§ **Scripts that build objects**
• • • • •
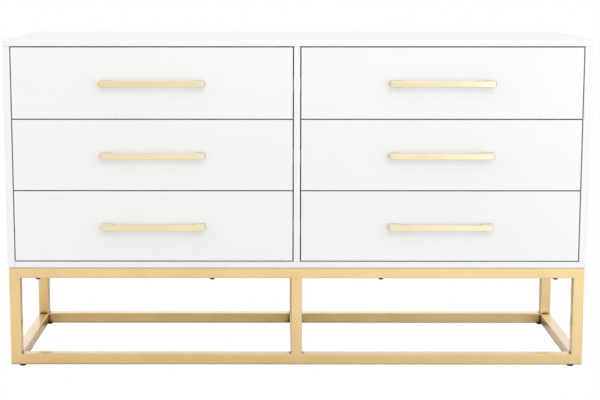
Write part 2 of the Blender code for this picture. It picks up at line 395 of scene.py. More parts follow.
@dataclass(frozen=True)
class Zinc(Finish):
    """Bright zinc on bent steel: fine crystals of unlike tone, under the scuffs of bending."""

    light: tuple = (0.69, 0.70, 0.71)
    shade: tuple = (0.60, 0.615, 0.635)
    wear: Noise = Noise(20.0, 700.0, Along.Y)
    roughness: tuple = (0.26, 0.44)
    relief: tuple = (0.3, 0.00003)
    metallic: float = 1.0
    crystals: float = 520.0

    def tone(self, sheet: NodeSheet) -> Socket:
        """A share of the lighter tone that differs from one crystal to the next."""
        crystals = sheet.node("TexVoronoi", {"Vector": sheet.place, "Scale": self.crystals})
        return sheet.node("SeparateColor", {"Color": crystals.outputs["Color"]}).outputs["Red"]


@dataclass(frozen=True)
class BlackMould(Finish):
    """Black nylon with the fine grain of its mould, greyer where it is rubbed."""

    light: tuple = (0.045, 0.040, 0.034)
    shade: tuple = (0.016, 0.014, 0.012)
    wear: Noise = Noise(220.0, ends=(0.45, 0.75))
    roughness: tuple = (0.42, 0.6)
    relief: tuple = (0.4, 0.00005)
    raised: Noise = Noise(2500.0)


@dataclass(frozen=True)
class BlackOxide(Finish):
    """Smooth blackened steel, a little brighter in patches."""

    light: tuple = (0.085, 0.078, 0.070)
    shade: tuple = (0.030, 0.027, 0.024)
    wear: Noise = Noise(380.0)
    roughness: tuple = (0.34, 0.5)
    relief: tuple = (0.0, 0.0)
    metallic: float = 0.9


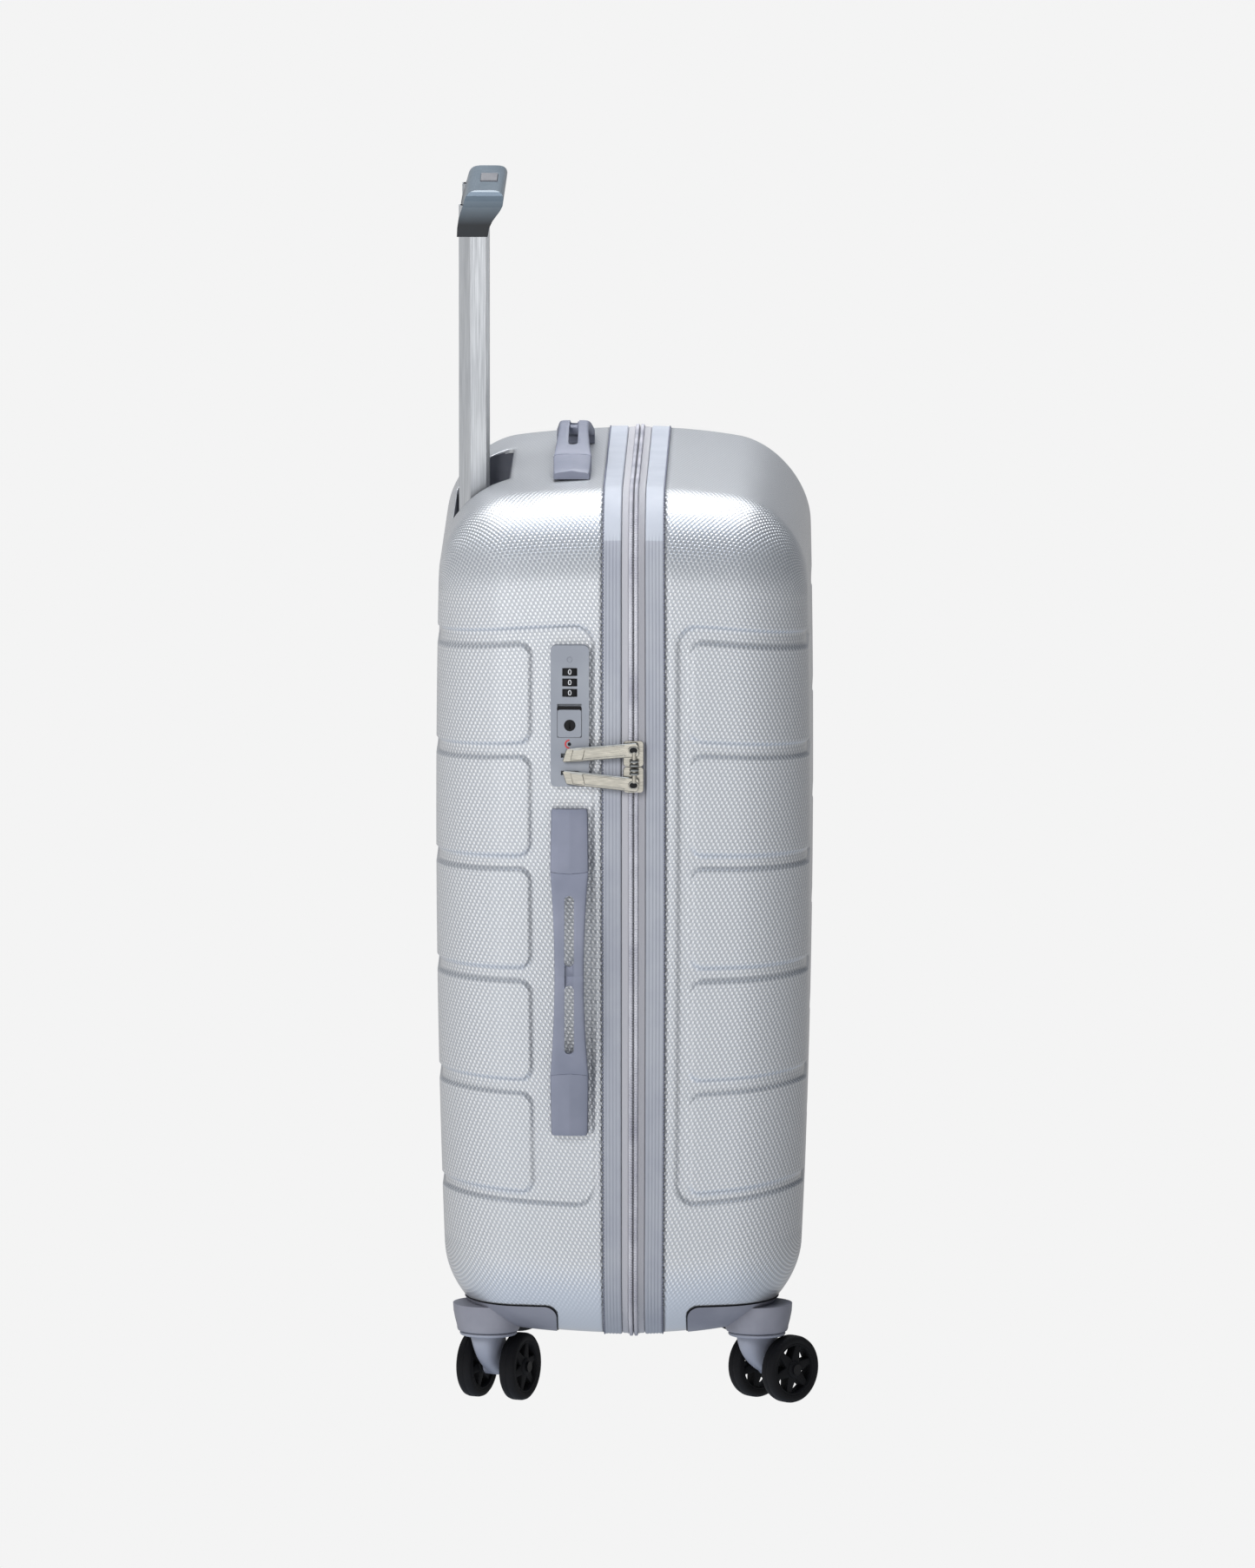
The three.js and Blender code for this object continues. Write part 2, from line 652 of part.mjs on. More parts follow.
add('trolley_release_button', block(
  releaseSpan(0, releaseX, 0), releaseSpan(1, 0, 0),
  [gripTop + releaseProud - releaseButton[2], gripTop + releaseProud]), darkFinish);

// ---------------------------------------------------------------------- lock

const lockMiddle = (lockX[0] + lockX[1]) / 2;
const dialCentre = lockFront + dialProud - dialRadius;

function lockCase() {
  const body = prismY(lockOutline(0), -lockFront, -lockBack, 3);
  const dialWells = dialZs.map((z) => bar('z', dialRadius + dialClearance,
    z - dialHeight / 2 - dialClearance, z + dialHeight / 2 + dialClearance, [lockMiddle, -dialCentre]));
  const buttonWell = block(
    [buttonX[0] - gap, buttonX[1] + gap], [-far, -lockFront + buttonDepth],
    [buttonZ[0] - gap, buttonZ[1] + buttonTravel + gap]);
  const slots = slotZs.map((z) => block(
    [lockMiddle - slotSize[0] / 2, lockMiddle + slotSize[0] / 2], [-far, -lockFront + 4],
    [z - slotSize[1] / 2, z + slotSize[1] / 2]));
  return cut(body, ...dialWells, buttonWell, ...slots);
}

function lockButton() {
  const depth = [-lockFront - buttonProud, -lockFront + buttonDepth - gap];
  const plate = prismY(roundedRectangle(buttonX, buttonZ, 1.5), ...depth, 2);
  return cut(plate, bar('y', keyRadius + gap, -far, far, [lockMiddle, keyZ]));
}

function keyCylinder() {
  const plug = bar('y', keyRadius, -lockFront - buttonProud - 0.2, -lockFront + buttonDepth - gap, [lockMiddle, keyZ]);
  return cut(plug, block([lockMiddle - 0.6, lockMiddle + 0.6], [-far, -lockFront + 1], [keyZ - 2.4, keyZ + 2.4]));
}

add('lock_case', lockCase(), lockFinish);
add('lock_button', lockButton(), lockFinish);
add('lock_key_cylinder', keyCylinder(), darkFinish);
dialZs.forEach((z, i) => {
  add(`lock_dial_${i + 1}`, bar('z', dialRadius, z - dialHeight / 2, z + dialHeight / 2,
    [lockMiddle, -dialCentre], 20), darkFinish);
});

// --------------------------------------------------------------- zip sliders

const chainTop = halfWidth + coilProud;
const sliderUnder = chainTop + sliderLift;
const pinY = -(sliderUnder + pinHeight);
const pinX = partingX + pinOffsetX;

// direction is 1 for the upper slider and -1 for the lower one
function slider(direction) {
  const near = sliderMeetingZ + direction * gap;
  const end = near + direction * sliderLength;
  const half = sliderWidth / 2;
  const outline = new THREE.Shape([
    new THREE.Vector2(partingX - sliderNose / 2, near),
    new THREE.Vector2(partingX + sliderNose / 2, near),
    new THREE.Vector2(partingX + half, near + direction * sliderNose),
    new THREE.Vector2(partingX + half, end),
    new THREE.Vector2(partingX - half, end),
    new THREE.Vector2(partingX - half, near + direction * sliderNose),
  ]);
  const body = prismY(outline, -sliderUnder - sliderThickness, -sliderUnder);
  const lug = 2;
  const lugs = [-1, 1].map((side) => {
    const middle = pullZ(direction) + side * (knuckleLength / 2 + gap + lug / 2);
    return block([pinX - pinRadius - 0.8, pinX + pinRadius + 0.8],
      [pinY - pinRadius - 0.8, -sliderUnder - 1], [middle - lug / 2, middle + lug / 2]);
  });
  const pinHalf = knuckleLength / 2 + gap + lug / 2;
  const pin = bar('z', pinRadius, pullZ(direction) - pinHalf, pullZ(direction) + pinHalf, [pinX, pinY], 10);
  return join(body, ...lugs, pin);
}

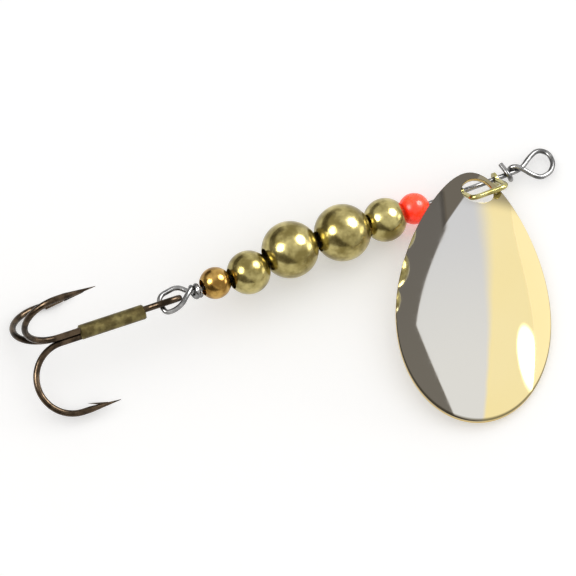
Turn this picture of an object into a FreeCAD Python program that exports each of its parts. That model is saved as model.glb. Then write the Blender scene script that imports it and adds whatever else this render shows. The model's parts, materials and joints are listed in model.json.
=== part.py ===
• • • • •
§ **Task directions**
Return exactly the opening lines of the listing above, ending with the line that has "zinc on bent".

§ **Answer to this problem**
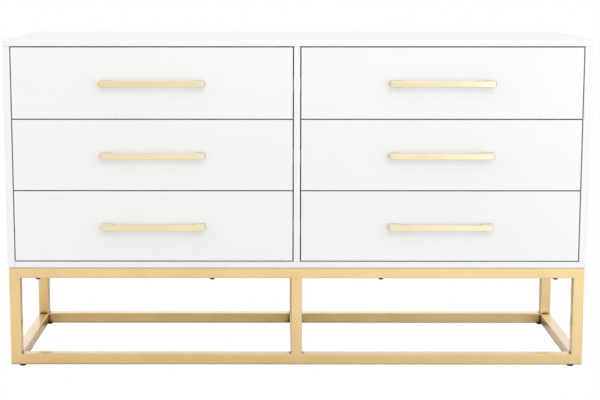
Write part 2 of the Blender code for this picture. It picks up at line 395 of scene.py. More parts follow.
@dataclass(frozen=True)
class Zinc(Finish):
    """Bright zinc on bent steel: fine crystals of unlike tone, under the scuffs of bending."""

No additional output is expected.